1. Executive director. The Director of the Maine Office of Community Assistance, in consultation with the commission, shall hire an executive director as a member of the Office staff. The executive director oversees day-to-day operations of the commission, hires staff members with the approval of the commission and the Office Director and carries out other responsibilities as directed by the commission.
2. Administrative services. The Maine Office of Community Assistance shall provide the executive director and the commission with continuing administrative support as appropriate. The Maine Office of Community Assistance may establish a dedicated account on behalf of the commission to receive funds contributed by private and public agencies for use solely for commission purposes.
C. Reclassifications and new positions. Commission plans are moving forward. The one change is that the vacant Senior Planner position cannot be paired with the climate corps general fund appropriation because of a statute quirk. The resolution is creating another 5-year limited term position to go with the climate corps funding. It will require advertising the job and going through the hiring process. Other changes underway: reclass of the Exec Director position to Public Service Manager II has moved forward to state HR; establishing a Maine Service Fellows team leader under the NOAA grant is in the works with Dept of Education leaders; and changing the Secretary Specialist to a Management Analyst will be next. All of these will appear as initiatives in the DOE budget so that the budget for MOCA can pull them over into their budget. In the budget process, the adjustment of funding sources for positions is reflected.

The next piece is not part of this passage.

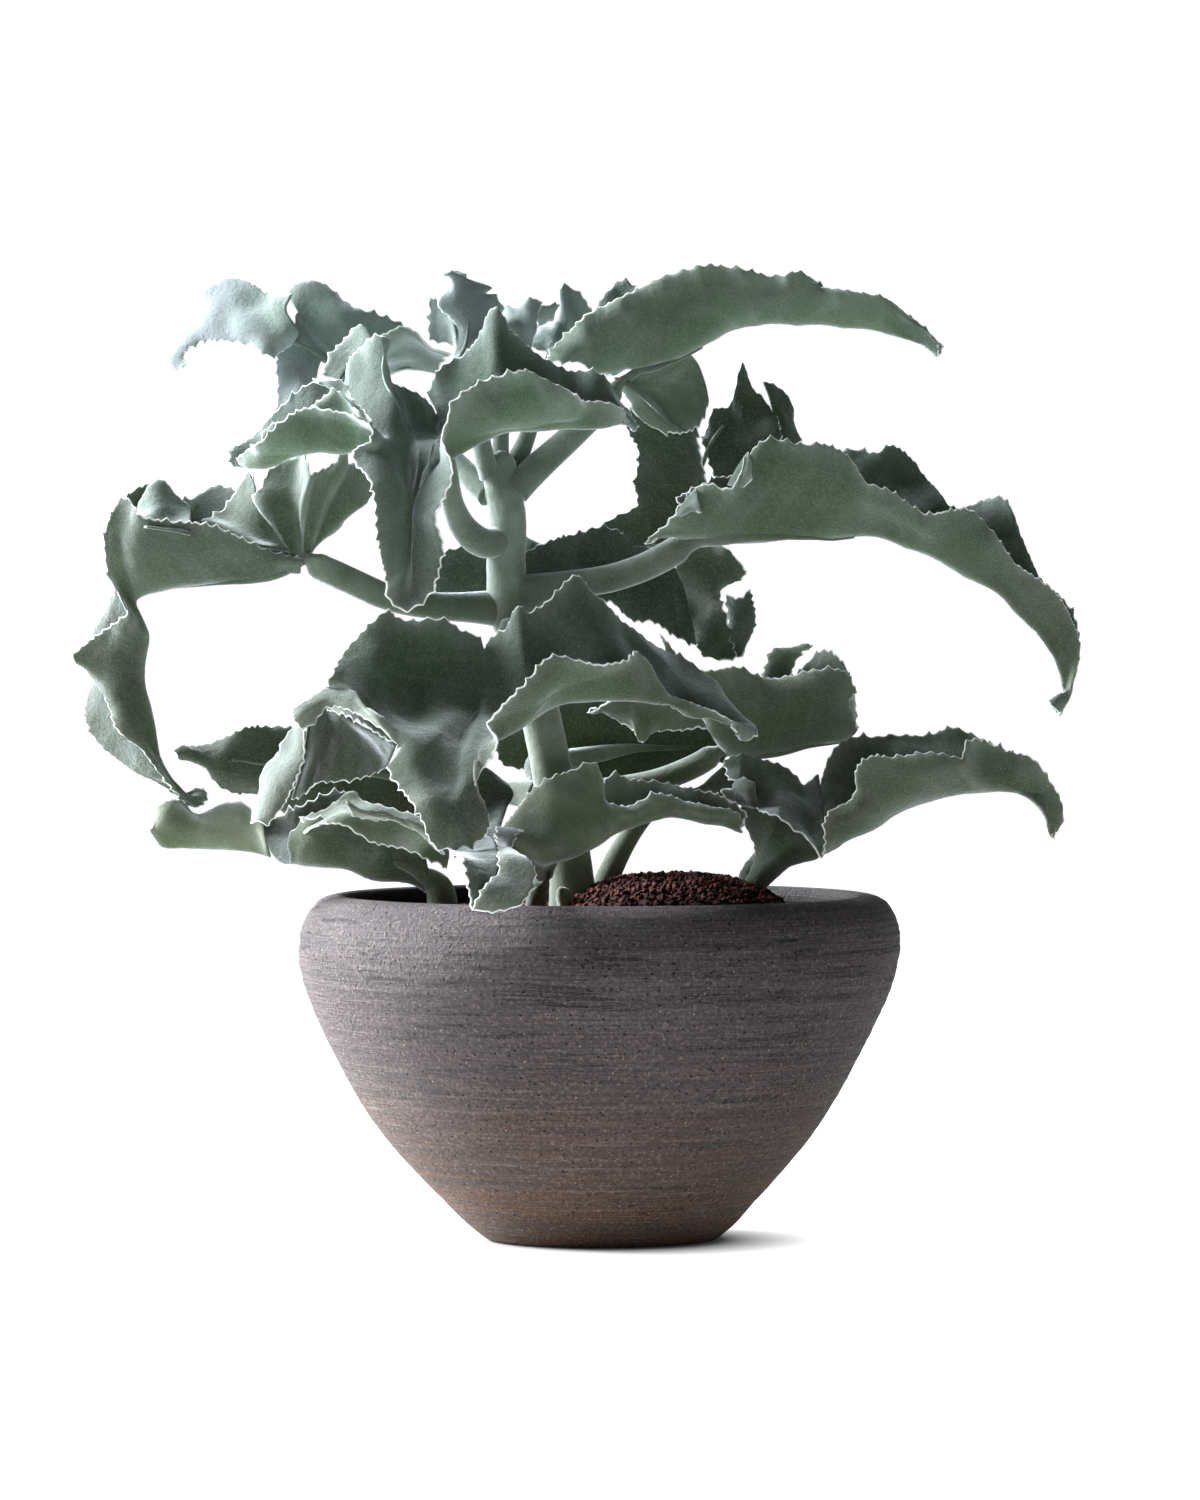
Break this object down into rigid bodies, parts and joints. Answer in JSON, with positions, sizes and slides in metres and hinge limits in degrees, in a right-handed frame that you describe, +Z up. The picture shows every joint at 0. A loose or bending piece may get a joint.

D. Impact of reclassed positions on budget. When positions are created in state government, the type of funding source is attached to the job. Some of those original (1994) alignments are problematic now so we are trying to use the move to adjust funding sources. The Exec Director position is most impacted by this. It has been 100% federally funded which means some actions are prohibited (e.g., fundraising). By changing funding to be 60% federal and 40% state, there is latitude to engage in a broader set of actions. The PIO position and Management Analyst positions would also be split across federal and state funds. The climate corps coordinator will be solely on the climate corps state appropriation which is ongoing. These changes require an additional $146,434 in general funds which would result in having the Commission operating grant fully matched as required by law. The constant annual risk of whether we could generate sufficient in-kind to cover match would be eliminated.
E. Covering staffing gap. The Transition Task Force has learned two things that impact the hiring timeline of the next Executive Director. First, reclassification of the position to a more appropriate civil service rank will take about 6 months. That means February 2025 is the most likely approval/change date. Second, a position cannot be advertised unless it is 30 days before the job becomes vacant. Consequently, a reasonable timeline for hiring the next ED would be posting after the reclass in February and completing the process (search, interview, offer, start) end of May or even June, if the new person is coming from out of state. This means there is a gap of 5-6 months between the expected retirement of the current Exec and arrival of a new person. It’s the same time frame when budget, legislative, and move to new fiscal agent will unfold.
Luke outlined four options for Exec to consider and discuss: appoint interim from retired state service commission Eds; appoint interim from within Maine state government (someone with HR, budget, and legislative experience); appoint interim from within current staff; or ask current Exec to postpone retirement.
After initial discussion, Exec members decided to hold a special meeting for candid discussion and go into Executive Session (as defined by law) so they could have candid conversations about internal options without being in a public meeting. They set September 16 at 2:30 for the meeting so there could be a recommendation to both the full board and Dept of Education by the retreat. Maryalice was asked to post the required notices. Luke will check with AAG Sarah Forster on rights of staff and procedures. Several members are familiar with school board rules but not sure whether those apply to this situation.
F. Other. Because the meeting was already beyond the posted end time, task force reports were limited to time needed on the agenda. The Grants task force will make recommendations on the planning grant ant rural operation grant competitions.
Executive Committee members ended their meeting at 4:42 pm.